Commission members also are seeing seismic shifts in how communicators are reaching and influencing their audiences. Some are seeing increased use of channels like newsletters for news consumption and information sharing, compared to other traditional channels like social media. The industry will need to adapt and adopt proper metrics for new channels that rise to popularity.

PRNEWS: In terms of educating the PR industry, are there any goals you’re aiming to meet?

Fajardo: Our goal is to continue to elevate the importance of measurement and evaluation in public relations and help practitioners stay informed on current trends and best practices. The IPR Measurement Commission has been a go-to for the development and promotion of PR measurement standards for over 25 years (in addition to other industry strongholds like AMEC,) so it is important to us to continue to serve the profession as an authority on this subject.

PRNEWS: Where should PR pros who are new to measurement start to educate themselves? 

Fajardo: The IPR Measurement Commission research library is a fantastic resource for measurement beginners, seasoned veterans and everyone in between. The library is a compilation of research summaries on the measurement “gold standards”, general measurement 101, the latest on metrics for tech and AI, and more.

In 2021, the Commission published a seminal handbook, “The Communicator’s Guide to Research, Analysis, and Evaluation,” to help public relations leaders understand data, research, and analytics.

We also publish Measurement Roundtables from time to time, which give practitioners insight into our conversations with measurement leaders on the most pressing topics.

PRNEWS: What are some of the most popular research topics you’re tackling, from the point of view of your membership? Any new areas of interest within measurement? Anything coming up?

Fajardo: We are seeing increasing interest in tying audience perception to overall business outcomes. For instance, how can we measure the impact of audience values on sales? We plan to gather a group of Commissioners for a roundtable on best practices in this area. Stay tuned!

PRNEWS: What do your members find the most challenging about PR measurement? What roadblocks are they trying to overcome?
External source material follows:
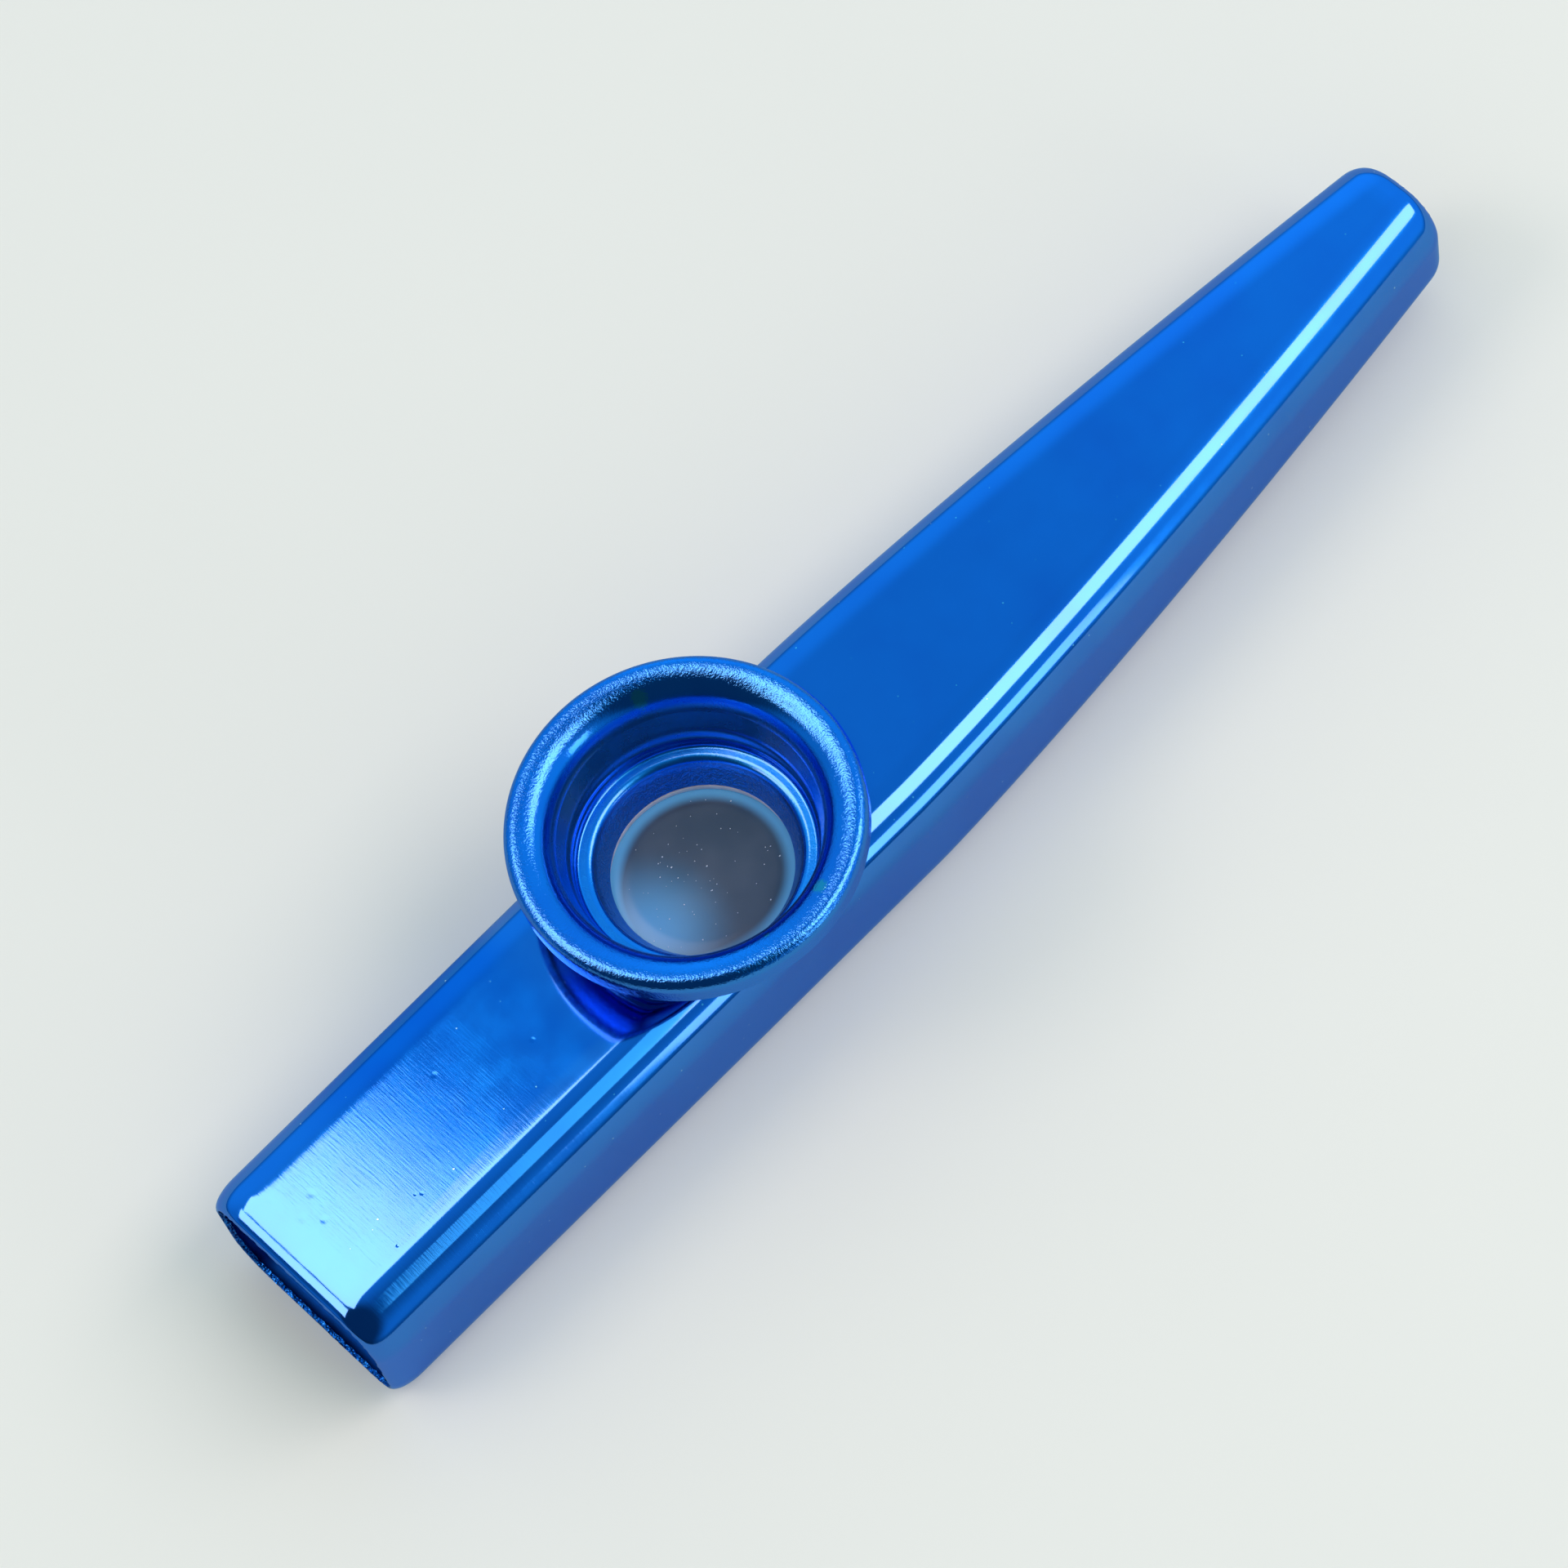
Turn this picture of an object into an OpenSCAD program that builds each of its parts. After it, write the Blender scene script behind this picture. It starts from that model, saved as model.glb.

Fajardo: The industry is in a time of transformation. This presents an ongoing challenge to identify and communicate the most cutting-edge, effective metrics. Some traditional PR metrics are now outdated since they were modeled at a time when cable TV was king—now, audiences have moved to other channels to consume news and content. As for efficacy, we often discuss the importance of focusing on metrics that drive business results versus what are known as “vanity metrics,” or simple data points that do not signify business impact. Measurement opportunities abound in this time of change, and the IPR Measurement Commission is keeping a pulse on it.